A cat or a dog will not be able to recognise its own reflection in the mirror, relate to a video recording of itself, or have any idea about its similarity to other cats and dogs. They don’t know what they are, only that they are. They are the centre of the world, which only exists for the purpose of having them in it.

Which is just like your toddler. If they want something they cannot comprehend why anyone would not want them to have it, which is why they may get angry if you don’t give it to them. If they hurt you—by biting or pulling your hair—they do not know that you feel pain as they do. You cannot teach them that by biting back—all you would do is making the consequence of their behaviour so unpleasant that they will not do it again. As far as the toddler is concerned your biting them has nothing to do with them biting you other than one seems to have lead to the other.

Self-awareness develops gradually through the first 2 1/2 or so years of life, but there are two distinct recognisable stages. The first stage is awareness of physical independence, which sets in at around 6-10 months. This is when babies realise that when dad or mum leave the room they are alone. They learn that people are physically independent beings that can come and go.

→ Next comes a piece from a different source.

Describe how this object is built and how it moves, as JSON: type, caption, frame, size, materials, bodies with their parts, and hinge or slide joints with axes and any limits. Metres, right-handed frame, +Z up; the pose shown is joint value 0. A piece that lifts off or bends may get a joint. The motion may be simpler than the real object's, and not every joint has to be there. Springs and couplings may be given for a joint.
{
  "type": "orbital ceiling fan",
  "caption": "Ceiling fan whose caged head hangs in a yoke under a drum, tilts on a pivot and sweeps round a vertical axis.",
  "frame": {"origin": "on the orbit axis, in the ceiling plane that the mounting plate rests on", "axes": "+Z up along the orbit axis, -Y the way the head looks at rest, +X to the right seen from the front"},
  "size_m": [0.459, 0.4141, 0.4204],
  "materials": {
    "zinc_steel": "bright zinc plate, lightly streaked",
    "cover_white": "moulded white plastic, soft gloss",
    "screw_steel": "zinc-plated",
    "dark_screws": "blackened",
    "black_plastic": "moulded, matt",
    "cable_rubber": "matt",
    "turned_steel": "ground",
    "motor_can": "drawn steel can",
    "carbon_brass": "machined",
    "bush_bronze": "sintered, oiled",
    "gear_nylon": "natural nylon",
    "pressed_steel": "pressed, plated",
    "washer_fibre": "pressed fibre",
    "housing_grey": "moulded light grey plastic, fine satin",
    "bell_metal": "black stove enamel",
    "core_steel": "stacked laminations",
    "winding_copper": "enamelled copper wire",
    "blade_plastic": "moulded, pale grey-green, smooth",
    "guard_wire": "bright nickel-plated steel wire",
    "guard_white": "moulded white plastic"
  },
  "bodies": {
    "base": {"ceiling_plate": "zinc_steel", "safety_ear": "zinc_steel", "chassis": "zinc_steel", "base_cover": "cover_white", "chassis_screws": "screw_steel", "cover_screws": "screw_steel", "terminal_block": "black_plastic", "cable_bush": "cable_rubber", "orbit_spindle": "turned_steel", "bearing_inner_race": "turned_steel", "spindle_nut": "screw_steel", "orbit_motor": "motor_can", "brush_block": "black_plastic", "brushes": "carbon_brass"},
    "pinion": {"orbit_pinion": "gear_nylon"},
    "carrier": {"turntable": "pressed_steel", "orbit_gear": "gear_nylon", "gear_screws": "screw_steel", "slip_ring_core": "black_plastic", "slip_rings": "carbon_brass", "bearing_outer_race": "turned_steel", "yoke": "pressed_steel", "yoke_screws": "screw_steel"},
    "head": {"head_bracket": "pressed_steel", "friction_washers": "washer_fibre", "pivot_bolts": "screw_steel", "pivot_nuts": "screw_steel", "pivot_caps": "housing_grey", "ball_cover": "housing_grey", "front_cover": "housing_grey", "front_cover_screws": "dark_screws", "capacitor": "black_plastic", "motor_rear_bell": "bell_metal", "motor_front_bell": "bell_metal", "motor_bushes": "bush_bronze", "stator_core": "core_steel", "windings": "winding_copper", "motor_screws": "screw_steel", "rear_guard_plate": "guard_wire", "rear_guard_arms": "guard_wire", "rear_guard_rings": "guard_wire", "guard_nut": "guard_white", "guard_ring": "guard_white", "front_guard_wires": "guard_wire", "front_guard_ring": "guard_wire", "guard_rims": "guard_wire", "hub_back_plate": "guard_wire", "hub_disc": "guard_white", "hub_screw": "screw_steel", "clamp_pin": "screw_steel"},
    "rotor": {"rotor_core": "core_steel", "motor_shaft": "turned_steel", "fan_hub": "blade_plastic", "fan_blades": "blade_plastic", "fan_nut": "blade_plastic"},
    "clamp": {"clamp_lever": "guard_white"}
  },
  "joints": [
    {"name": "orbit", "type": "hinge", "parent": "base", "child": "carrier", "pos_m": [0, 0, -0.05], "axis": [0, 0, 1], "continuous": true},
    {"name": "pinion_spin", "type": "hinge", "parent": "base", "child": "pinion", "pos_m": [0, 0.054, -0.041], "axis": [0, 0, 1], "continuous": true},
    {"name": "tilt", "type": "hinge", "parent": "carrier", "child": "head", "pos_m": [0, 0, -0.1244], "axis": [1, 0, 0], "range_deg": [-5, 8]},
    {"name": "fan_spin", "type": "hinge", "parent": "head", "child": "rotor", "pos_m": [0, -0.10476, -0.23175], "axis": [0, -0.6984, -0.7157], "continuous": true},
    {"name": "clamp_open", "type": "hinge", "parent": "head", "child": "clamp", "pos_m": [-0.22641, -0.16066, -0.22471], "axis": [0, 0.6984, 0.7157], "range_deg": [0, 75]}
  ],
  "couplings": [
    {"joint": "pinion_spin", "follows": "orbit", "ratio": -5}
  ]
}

This realisation brings on stranger and separation anxiety: before, baby would be happy in just about anybody’s arms. Now, they may cry at a strange face or at least need some time to get used to it before getting close. They may also start to show discomfort when dad and mum leave the room—they realise that people are independent, but they haven’t yet learned that things or people can be out of view and still exist.

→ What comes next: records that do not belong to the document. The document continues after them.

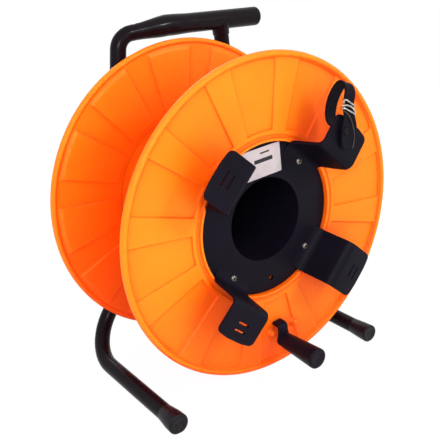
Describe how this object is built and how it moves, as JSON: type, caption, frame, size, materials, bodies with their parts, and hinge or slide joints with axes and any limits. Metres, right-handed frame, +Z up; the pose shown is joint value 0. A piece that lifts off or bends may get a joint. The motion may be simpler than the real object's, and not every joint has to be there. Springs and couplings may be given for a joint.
{
  "type": "cable reel",
  "caption": "Cable reel: orange flanged drum with black hub, bracket arms and crank, turning on a stub axle in a bent steel tube carrying frame.",
  "frame": {"origin": "on the floor, in the middle of the overall box", "axes": "+X to the right across the drum, +Y from the open front of the drum to the carrying frame at the back, +Z up"},
  "size_m": [0.38, 0.2676, 0.42],
  "materials": {
    "orange_plastic": "moulded, satin",
    "black_plastic": "moulded, satin",
    "black_paint": "semi-gloss powder coat",
    "black_rubber": "smooth",
    "steel": "zinc plated"
  },
  "bodies": {
    "frame": {"frame_tube_left": "black_paint", "frame_tube_right": "black_paint", "axle_bracket": "black_paint", "axle": "steel", "axle_nut": "black_paint", "handle_grip": "black_rubber", "foot_cap_left": "black_rubber", "foot_cap_right": "black_rubber"},
    "drum": {"front_flange": "orange_plastic", "rear_flange": "orange_plastic", "drum_core": "orange_plastic", "hub_plate": "black_plastic", "hub_cup": "black_plastic", "hub_bearing": "black_plastic", "arm_upper_right": "black_plastic", "arm_upper_left": "black_plastic", "arm_lower_left": "black_plastic", "arm_lower_right": "black_plastic", "strap": "black_rubber", "strap_buckle": "steel", "crank_lever": "black_plastic", "crank_pin": "steel"},
    "crank_grip": {"crank_grip": "black_plastic"}
  },
  "joints": [
    {"name": "drum_spin", "type": "hinge", "parent": "frame", "child": "drum", "pos_m": [0, 0, 0.2025], "axis": [0, 1, 0], "continuous": true},
    {"name": "grip_spin", "type": "hinge", "parent": "drum", "child": "crank_grip", "pos_m": [0.01495, 0, 0.04722], "axis": [0, 1, 0], "continuous": true}
  ]
}
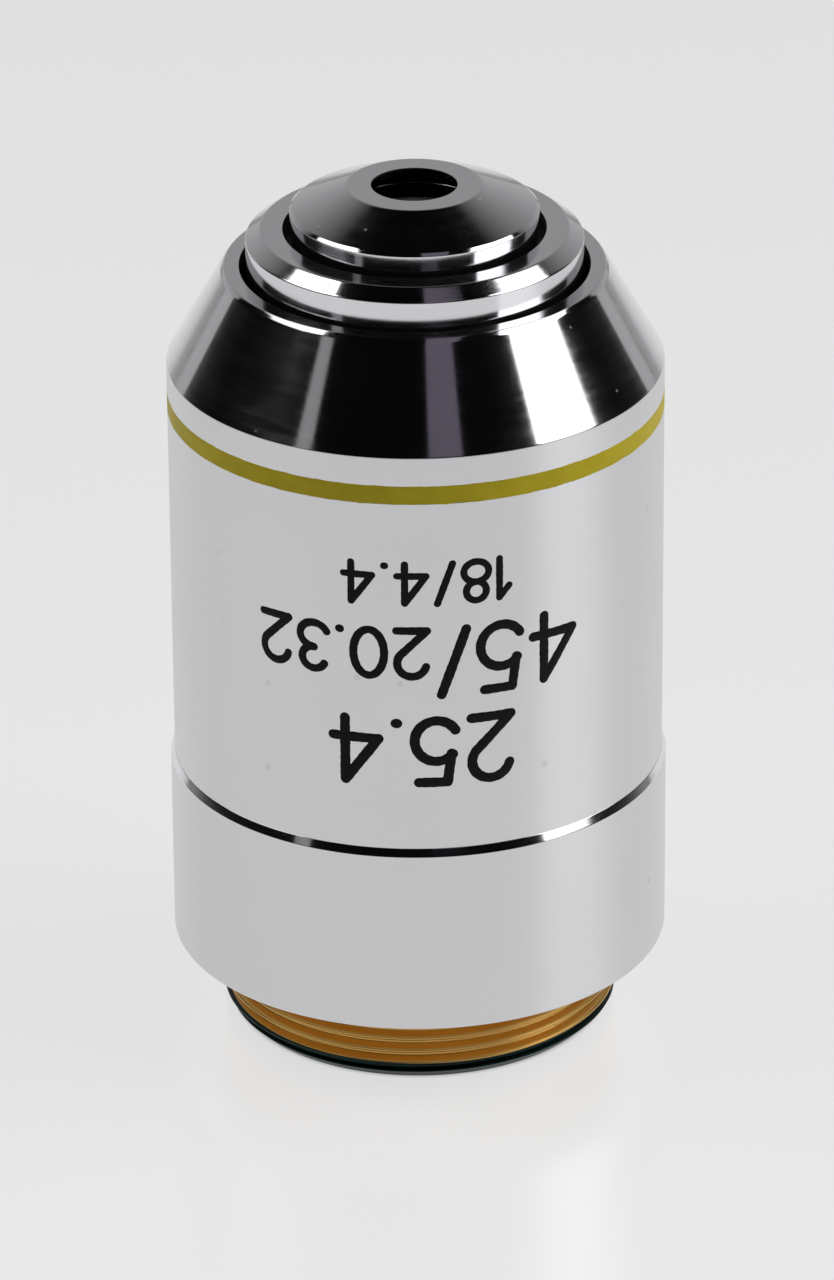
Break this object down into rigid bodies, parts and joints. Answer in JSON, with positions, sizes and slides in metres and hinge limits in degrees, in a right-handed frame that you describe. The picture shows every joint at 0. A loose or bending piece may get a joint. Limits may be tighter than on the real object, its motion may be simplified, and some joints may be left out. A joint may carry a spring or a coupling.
{
  "type": "microscope objective",
  "caption": "Upright microscope objective: satin chrome barrel with a polished cone, stepped nose with a small lens opening, mustard ring and brass mounting thread.",
  "frame": {"origin": "on the optical axis, in the plane of the thread's end face, on which the objective stands", "axes": "+Z along the optical axis, from the thread towards the specimen; +X and +Y across it"},
  "size_m": [0.0254, 0.0254, 0.045],
  "materials": {
    "satin_chrome": "satin",
    "bright_chrome": "polished",
    "brass": "turned",
    "lock_brass": "turned",
    "band_paint": "enamel",
    "front_glass": "coated",
    "lens_glass": "polished",
    "rear_glass": "coated",
    "black_metal": "black anodised",
    "screw_steel": "blackened"
  },
  "bodies": {
    "root": {"body_tube": "brass", "rear_sleeve": "satin_chrome", "front_sleeve": "satin_chrome", "colour_band": "band_paint", "lens_barrel": "bright_chrome", "lock_ring": "lock_brass", "lock_screws": "screw_steel", "front_cell": "bright_chrome", "front_lens": "front_glass", "front_spacer": "brass", "second_lens": "lens_glass", "front_group_ring": "black_metal", "first_doublet_cell": "black_metal", "first_doublet_crown": "lens_glass", "first_doublet_flint": "lens_glass", "first_spacer": "black_metal", "second_doublet_cell": "black_metal", "second_doublet_crown": "lens_glass", "second_doublet_flint": "lens_glass", "second_spacer": "black_metal", "rear_doublet_cell": "black_metal", "rear_doublet_front": "lens_glass", "rear_doublet_rear": "rear_glass", "aperture_stop": "black_metal", "stack_ring": "black_metal"}
  },
  "joints": []
}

True self-awareness sets in some time around 18 months, and is often accompanied by a phase of growing ‘clinginess’. Over the next few months your toddler will start to call himself by the same name as images of himself, which before he will usually have given different names (although the difference may have been subtle enough that it escaped your notice). He will start using words such as ‘me’, ‘my’, or ‘mine’. This indicates that he now understands that he better lay claim to an object because it cannot automatically be assumed to be his.

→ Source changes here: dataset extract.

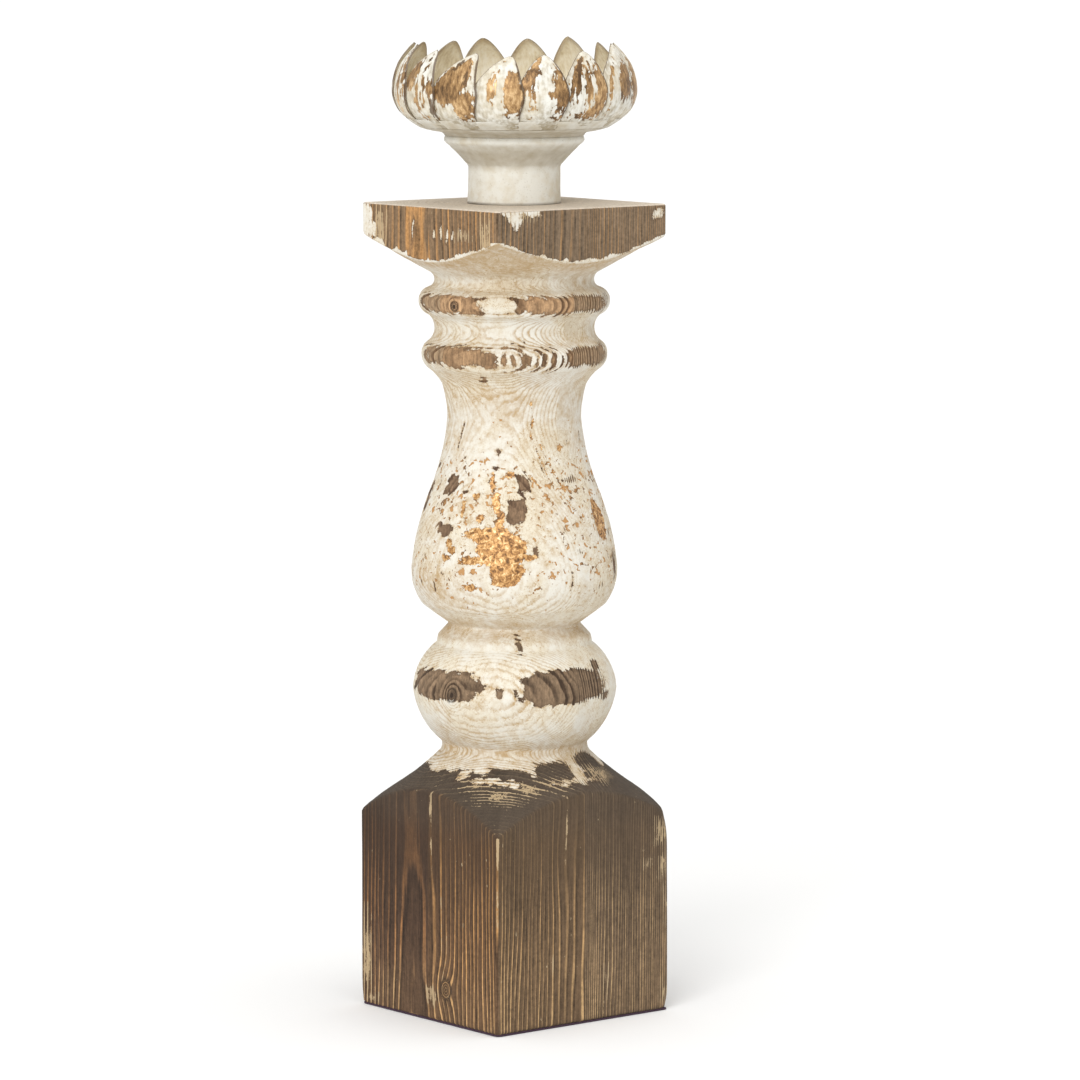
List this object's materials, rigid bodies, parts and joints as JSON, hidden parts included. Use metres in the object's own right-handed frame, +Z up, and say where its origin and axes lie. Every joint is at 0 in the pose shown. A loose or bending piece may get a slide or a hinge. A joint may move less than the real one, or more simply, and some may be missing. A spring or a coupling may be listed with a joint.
{
  "type": "candlestick",
  "caption": "Square-and-turned wooden candlestick with a painted sheet-metal lotus cup for a pillar candle.",
  "frame": {"origin": "middle of the footprint, on the surface that it stands on", "axes": "+Z up along the turning's axis, X and Y square to the faces of the base block"},
  "size_m": [0.1498, 0.1498, 0.604],
  "materials": {
    "turned_timber": "thick cream paint rubbed through to gold leaf and bare wood on the turning, dark stained brushed grain on the squares",
    "painted_wood": "cream white chalk paint with tan dirt in the corners",
    "dowel_wood": "bare beech",
    "painted_metal": "cream paint over spun sheet, tan dirt under the rim",
    "painted_petal": "cream paint rubbed through to gold bronze paint, dark brown edges",
    "steel": "dulled zinc plate",
    "felt": "thin dark purple felt"
  },
  "bodies": {
    "root": {"base_felt": "felt", "quarter_front": "turned_timber", "quarter_left": "turned_timber", "quarter_back": "turned_timber", "quarter_right": "turned_timber", "neck_dowel": "dowel_wood", "neck": "painted_wood", "dish": "painted_metal", "cup_washer": "steel", "cup_screw": "steel", "petal_01": "painted_petal", "petal_02": "painted_petal", "petal_03": "painted_petal", "petal_04": "painted_petal", "petal_05": "painted_petal", "petal_06": "painted_petal", "petal_07": "painted_petal", "petal_08": "painted_petal", "petal_09": "painted_petal", "petal_10": "painted_petal", "petal_11": "painted_petal", "petal_12": "painted_petal", "petal_13": "painted_petal", "petal_14": "painted_petal", "petal_15": "painted_petal", "petal_16": "painted_petal"}
  },
  "joints": []
}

Although toddlers will start to understand that other people are just like them, with feelings of their own, it will take another year before they can cooperatively play with other children and learn a concept such as ‘taking turns’. Starting to use personal pronouns such as ‘I’ and ‘you’ are one indicator that toddlers are ready to play with others.

So, what does this mean for parenting?

It does not mean that you should simply let your toddler’s behaviour go because they don’t know yet what they are doing. Even though they can’t yet understand the impact of what they are doing on others, they do understand routines and cause-and-effect.

Just as they can learn that when they push a button on a toy a sound will come, they can learn that when they throw food from their high chair they will be removed from it and the food taken away. Whether they like or understand it doesn’t come into it. You are teaching them the concept of ‘rules’, and failing to do so when your toddler is young will make your job a lot harder when you head into the third year of their lives. In general, action is understood better than words at this age.

There should only be a small number of rules for such young children: 3-5 will do. And it is important that the consequence for breaking each rule is always the same, and is enforced 100% of the time. It is better to have 3 rules consistently enforced than 20 that you can only enforce sometimes. For the rest of tot’s ‘infringements’, use distraction or simply removal from the situation.

You will have to be prepared for your toddler to sometimes deliberately ‘break’ a rule, not to test you, but because this cause-and-effect learning is extremely interesting to him. If he can do something that makes you respond (such as saying ‘no’ to him), that’s as good as any toy with sound.

To help the development of self-awareness on the way you should start describing your own features and feelings in the same words as you describe his. ‘Daddy’s fingers’, ‘Daddy is happy’ and so on. Do anything that makes them understand you are as much a human being as they are.